*Required work:* Say how many lines include the word "that", using only a number.
--- start Provided data ---
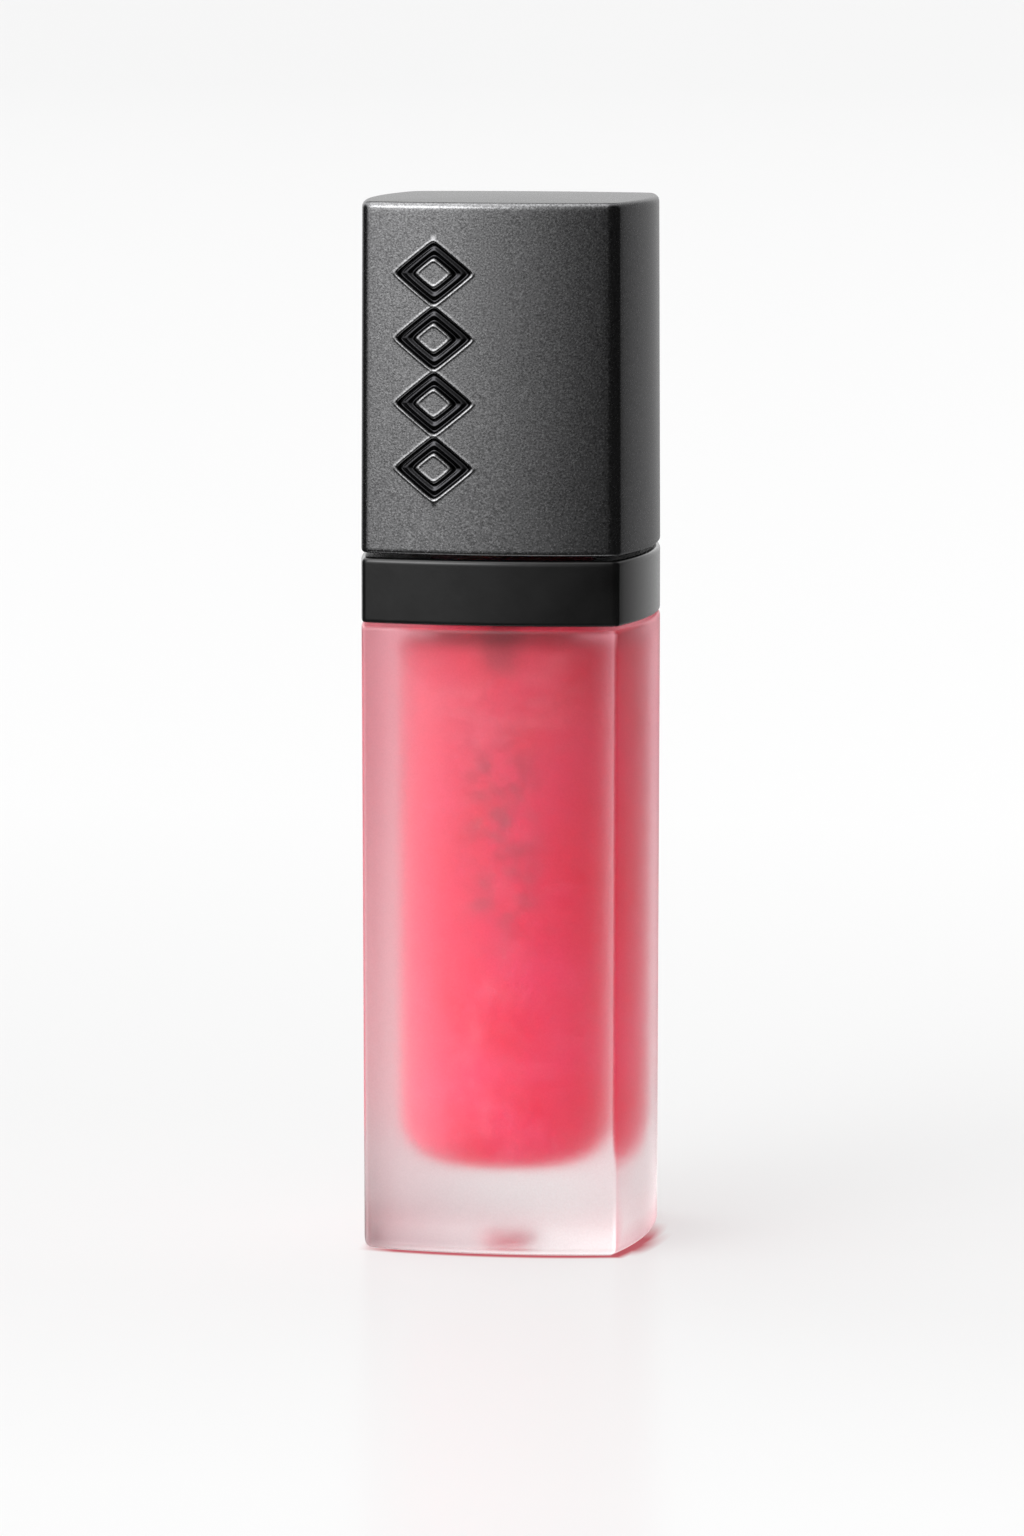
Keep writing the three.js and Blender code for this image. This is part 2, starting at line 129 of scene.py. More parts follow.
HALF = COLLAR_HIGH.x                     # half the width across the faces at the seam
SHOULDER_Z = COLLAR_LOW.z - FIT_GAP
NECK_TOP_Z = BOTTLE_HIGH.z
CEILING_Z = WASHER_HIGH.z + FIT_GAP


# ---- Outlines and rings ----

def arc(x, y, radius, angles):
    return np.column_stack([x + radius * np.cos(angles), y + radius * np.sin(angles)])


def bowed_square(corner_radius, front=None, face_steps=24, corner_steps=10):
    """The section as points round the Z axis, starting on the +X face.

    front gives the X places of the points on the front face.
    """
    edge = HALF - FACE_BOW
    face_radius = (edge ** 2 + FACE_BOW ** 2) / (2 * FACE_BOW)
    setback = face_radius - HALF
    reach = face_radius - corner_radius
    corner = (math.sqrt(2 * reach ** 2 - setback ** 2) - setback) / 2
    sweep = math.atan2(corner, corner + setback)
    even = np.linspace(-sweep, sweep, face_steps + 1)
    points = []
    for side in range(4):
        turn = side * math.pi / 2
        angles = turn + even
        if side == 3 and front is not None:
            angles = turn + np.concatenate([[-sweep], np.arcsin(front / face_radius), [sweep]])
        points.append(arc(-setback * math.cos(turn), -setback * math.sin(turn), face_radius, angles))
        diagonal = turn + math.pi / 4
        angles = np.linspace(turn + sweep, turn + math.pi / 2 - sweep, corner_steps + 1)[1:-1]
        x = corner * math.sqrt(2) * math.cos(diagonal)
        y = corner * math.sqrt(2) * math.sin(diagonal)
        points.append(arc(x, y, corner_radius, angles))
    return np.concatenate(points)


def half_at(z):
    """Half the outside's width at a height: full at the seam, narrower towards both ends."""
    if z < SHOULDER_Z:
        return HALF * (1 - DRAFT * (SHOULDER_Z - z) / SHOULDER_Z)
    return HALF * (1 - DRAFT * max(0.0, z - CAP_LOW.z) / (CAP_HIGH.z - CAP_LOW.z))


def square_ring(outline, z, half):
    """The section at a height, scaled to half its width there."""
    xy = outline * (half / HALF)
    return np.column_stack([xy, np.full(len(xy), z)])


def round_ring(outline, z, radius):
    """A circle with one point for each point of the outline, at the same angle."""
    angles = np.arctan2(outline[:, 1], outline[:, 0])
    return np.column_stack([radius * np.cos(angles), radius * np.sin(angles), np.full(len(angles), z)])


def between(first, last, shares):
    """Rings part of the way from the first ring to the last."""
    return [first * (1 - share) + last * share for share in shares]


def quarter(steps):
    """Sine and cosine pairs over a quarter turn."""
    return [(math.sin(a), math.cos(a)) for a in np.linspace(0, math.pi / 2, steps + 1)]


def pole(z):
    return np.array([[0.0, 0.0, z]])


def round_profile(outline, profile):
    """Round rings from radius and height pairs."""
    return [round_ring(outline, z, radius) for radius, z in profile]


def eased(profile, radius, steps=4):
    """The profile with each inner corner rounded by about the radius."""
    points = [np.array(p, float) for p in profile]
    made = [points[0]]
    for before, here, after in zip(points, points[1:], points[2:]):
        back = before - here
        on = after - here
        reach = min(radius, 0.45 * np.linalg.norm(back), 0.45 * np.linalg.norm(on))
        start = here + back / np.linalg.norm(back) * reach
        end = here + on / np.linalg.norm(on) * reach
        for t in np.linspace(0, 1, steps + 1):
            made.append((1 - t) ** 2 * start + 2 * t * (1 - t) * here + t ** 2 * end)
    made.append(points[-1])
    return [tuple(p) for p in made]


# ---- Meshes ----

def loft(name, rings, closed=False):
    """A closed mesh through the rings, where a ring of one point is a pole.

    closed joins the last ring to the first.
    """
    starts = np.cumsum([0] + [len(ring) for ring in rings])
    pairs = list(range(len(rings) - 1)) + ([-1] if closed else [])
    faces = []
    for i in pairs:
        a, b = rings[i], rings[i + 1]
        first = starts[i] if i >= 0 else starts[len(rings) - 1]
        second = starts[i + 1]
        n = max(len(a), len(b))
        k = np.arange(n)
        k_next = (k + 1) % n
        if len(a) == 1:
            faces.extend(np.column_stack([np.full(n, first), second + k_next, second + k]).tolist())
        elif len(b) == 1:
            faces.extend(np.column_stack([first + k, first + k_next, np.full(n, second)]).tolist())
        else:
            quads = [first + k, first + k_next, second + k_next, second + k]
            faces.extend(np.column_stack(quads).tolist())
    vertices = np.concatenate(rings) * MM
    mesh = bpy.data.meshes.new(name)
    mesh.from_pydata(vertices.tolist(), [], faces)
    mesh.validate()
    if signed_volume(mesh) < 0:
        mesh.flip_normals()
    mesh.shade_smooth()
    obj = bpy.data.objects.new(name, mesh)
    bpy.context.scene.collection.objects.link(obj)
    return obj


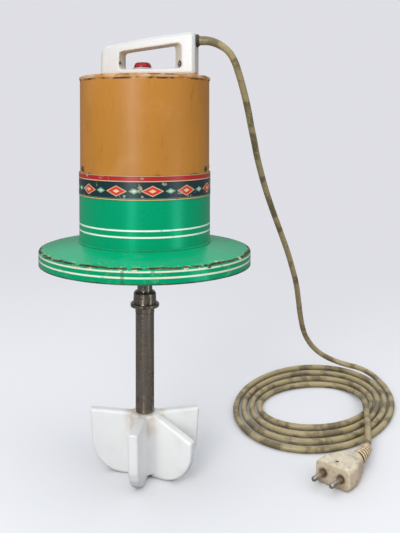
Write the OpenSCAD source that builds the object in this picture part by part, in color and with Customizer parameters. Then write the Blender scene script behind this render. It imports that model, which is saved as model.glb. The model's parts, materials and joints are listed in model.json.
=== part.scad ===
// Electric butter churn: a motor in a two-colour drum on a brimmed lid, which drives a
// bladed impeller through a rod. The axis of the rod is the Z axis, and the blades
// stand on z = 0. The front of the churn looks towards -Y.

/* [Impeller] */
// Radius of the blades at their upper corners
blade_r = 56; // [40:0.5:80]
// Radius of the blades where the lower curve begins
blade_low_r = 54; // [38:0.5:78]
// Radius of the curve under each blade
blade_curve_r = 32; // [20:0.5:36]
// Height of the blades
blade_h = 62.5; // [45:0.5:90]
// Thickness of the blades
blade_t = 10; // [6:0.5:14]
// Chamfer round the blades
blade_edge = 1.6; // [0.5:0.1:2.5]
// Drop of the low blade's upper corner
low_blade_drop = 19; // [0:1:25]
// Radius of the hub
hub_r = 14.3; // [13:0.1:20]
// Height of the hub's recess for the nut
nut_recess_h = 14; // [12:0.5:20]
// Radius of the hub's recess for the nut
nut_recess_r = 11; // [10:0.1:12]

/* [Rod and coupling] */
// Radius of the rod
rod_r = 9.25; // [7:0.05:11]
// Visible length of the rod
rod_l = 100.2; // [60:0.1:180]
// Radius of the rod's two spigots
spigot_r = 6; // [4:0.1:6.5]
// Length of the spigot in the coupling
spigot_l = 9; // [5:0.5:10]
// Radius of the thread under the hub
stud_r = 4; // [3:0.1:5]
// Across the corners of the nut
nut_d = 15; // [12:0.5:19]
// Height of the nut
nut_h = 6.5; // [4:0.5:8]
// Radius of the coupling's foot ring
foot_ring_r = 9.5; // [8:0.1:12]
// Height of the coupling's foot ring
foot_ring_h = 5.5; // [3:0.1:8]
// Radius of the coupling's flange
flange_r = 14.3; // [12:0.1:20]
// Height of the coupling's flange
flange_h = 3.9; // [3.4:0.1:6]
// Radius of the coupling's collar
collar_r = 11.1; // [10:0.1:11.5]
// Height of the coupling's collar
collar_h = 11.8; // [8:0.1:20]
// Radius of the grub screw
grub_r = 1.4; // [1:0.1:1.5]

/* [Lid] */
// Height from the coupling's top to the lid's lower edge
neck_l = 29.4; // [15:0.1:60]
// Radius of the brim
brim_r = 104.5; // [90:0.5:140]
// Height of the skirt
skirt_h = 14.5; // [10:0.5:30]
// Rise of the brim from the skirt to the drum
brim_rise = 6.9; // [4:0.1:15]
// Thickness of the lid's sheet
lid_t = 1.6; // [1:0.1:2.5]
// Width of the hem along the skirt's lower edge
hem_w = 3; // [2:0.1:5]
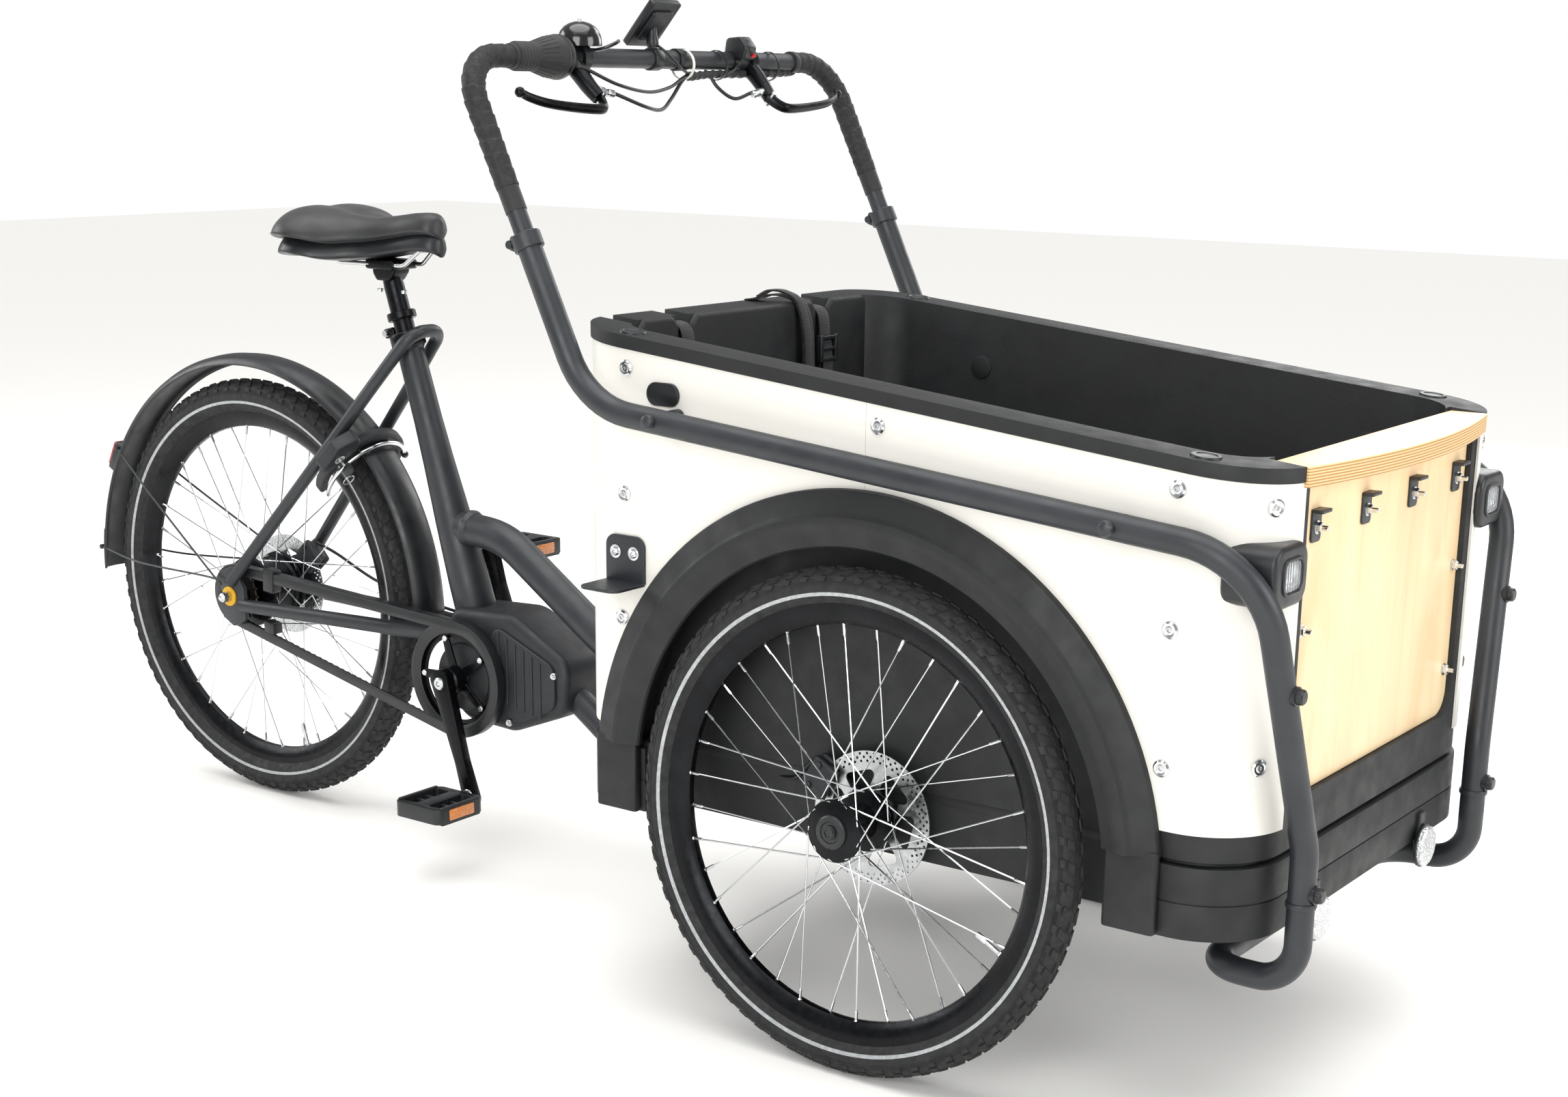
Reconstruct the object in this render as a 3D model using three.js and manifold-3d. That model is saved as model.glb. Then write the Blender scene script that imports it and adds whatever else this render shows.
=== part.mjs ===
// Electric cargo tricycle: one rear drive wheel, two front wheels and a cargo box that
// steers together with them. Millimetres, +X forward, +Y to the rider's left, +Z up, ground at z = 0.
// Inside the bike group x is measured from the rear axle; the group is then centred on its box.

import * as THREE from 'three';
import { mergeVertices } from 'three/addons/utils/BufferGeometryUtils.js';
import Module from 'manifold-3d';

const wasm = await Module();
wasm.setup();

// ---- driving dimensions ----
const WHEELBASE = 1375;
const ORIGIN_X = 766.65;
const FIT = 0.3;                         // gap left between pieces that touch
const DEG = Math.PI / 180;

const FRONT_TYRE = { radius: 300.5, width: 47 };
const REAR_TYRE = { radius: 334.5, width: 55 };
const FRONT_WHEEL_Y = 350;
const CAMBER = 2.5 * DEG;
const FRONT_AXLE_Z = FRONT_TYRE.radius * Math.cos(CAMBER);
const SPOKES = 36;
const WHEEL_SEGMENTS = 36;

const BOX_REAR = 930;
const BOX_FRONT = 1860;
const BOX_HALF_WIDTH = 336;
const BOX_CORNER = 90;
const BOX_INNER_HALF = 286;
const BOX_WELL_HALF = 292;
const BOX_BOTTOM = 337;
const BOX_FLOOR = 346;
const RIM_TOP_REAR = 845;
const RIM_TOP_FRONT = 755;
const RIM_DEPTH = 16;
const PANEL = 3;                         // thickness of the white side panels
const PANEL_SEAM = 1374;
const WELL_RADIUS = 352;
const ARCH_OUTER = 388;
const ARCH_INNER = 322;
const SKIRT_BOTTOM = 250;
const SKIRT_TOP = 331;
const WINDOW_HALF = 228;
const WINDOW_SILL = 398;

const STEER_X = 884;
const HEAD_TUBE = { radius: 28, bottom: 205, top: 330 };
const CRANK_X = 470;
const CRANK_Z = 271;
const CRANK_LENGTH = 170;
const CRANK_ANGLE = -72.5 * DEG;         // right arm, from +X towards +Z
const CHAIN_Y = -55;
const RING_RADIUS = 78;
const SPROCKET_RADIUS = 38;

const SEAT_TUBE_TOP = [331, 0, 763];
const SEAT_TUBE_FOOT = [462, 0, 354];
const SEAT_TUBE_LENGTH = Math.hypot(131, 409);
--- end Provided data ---
*Exercise response:* 4